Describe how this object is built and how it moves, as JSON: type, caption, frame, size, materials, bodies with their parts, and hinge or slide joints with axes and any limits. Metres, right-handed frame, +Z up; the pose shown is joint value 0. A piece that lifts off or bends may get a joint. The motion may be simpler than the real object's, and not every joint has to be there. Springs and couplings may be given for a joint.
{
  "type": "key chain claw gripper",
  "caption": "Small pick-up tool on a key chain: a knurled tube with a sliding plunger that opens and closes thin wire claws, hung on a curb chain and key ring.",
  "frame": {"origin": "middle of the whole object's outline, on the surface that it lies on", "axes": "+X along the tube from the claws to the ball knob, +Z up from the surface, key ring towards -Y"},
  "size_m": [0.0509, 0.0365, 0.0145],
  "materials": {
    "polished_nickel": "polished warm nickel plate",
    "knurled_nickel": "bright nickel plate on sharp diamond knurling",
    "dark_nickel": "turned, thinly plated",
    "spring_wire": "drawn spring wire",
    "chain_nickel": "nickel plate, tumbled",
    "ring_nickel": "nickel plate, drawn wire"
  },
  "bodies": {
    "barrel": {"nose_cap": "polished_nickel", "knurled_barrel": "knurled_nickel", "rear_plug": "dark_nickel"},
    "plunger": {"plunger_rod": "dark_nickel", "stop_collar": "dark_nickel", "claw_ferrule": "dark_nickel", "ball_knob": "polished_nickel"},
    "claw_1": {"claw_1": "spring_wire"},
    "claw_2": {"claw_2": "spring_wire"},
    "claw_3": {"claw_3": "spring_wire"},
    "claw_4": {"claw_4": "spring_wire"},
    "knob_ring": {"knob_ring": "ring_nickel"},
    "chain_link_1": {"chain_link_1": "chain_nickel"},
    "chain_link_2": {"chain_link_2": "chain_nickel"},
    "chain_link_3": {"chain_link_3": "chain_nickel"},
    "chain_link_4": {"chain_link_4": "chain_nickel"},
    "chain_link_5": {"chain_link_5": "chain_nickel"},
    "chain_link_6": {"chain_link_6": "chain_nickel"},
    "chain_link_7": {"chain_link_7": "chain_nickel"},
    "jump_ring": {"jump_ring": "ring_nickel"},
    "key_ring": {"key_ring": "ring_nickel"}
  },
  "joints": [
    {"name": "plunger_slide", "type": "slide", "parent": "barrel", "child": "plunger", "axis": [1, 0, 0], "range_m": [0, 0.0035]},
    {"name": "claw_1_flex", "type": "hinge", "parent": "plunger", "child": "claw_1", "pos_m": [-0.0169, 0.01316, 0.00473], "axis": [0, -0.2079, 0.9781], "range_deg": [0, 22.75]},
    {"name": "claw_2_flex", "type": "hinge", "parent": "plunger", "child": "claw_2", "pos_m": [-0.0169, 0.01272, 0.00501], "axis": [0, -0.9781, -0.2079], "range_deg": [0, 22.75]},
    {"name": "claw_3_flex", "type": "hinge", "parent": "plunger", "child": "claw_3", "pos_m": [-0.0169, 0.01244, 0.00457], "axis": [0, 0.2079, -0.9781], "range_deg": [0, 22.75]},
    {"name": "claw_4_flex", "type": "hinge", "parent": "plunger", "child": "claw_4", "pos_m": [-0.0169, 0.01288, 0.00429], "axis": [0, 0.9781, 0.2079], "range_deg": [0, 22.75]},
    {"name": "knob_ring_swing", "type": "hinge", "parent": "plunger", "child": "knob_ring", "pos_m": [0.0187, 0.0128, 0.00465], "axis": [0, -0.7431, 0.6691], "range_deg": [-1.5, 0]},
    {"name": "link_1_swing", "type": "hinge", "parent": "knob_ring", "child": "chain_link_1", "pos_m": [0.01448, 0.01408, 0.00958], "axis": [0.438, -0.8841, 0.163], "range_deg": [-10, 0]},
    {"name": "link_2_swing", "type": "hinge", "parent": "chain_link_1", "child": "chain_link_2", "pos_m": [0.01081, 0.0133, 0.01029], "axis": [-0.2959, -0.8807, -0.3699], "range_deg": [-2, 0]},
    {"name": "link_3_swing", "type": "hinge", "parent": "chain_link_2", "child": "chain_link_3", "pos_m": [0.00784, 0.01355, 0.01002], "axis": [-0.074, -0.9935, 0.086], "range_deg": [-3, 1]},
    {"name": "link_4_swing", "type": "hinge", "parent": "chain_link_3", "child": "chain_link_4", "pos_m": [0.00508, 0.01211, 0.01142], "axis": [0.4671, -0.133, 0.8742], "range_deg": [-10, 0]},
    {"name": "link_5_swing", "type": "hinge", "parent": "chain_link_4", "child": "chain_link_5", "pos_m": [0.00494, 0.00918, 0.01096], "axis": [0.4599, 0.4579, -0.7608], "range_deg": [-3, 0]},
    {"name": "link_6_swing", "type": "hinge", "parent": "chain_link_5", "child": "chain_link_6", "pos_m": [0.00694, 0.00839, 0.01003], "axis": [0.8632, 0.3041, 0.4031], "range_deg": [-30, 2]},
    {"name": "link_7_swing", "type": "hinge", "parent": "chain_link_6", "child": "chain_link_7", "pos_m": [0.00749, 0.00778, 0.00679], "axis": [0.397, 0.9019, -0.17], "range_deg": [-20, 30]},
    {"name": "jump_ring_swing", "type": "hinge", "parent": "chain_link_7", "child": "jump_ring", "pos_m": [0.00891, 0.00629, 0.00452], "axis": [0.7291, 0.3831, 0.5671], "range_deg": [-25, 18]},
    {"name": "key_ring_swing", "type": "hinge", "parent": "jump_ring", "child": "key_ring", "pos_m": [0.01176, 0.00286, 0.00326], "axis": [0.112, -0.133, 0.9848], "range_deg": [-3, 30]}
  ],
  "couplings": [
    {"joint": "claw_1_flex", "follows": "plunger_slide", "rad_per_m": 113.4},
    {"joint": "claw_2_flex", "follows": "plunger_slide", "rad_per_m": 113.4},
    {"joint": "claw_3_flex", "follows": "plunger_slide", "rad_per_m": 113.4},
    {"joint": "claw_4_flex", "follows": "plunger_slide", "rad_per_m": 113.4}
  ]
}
========================================
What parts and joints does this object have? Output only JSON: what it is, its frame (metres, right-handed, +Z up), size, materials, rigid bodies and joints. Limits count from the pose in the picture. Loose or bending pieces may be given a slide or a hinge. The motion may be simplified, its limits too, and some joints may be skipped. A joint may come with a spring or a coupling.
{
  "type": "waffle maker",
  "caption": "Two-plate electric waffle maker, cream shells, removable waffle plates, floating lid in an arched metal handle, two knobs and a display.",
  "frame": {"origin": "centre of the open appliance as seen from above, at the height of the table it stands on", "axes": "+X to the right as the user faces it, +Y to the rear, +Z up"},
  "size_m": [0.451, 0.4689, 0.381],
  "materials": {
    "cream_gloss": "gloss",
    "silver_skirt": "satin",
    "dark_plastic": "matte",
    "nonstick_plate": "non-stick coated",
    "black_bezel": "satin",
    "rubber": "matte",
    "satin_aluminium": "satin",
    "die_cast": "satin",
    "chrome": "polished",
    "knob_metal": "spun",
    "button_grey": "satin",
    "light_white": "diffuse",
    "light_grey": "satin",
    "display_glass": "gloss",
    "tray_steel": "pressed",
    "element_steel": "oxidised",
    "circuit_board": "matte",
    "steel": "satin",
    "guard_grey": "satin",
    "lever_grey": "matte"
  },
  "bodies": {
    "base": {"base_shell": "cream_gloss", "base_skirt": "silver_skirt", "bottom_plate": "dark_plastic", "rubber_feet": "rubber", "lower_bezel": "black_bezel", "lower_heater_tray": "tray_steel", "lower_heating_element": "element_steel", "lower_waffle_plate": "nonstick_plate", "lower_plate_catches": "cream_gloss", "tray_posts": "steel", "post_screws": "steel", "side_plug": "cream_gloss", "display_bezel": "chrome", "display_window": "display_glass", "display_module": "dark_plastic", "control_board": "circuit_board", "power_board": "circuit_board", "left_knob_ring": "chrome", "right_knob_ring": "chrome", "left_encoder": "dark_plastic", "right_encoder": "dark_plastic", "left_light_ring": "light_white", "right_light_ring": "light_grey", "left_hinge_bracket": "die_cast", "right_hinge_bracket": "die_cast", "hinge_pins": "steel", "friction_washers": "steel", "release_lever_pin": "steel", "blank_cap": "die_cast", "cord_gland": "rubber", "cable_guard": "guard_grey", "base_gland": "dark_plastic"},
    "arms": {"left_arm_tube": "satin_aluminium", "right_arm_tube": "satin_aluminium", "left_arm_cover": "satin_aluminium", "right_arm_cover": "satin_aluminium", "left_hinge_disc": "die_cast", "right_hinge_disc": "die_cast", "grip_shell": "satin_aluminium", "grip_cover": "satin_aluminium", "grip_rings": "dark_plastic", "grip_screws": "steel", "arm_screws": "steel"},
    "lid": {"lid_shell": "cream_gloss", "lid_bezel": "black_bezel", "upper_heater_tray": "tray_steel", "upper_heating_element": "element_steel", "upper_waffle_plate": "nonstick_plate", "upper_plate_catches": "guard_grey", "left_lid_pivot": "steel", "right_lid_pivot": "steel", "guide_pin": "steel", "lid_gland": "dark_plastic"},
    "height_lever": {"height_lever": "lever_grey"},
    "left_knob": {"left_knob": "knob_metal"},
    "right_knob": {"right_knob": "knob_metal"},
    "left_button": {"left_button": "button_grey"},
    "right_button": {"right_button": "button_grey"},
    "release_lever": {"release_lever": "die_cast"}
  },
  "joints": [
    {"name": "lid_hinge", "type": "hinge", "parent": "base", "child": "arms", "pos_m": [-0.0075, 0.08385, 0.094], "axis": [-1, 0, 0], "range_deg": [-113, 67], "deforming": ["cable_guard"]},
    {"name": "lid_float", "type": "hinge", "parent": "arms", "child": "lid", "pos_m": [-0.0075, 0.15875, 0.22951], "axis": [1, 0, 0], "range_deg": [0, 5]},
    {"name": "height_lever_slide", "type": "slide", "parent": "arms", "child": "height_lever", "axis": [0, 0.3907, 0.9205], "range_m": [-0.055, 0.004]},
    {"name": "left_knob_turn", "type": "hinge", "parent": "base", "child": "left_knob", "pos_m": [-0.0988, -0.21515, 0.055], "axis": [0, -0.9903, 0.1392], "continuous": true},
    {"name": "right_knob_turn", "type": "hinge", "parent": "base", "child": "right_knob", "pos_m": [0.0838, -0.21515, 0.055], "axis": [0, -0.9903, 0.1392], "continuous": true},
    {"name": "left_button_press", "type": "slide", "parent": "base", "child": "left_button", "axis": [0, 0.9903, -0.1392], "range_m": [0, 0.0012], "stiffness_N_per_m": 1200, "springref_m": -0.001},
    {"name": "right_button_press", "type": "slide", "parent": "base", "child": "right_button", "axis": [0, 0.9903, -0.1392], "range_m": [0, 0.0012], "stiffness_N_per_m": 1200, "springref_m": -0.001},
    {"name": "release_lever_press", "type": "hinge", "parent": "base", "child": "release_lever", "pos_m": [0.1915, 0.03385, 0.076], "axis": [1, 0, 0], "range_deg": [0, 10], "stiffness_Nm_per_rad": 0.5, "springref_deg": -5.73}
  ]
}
========================================
Task objective. Only the number is wanted: how many lines in the data include the string "caption"?

Written answer. 3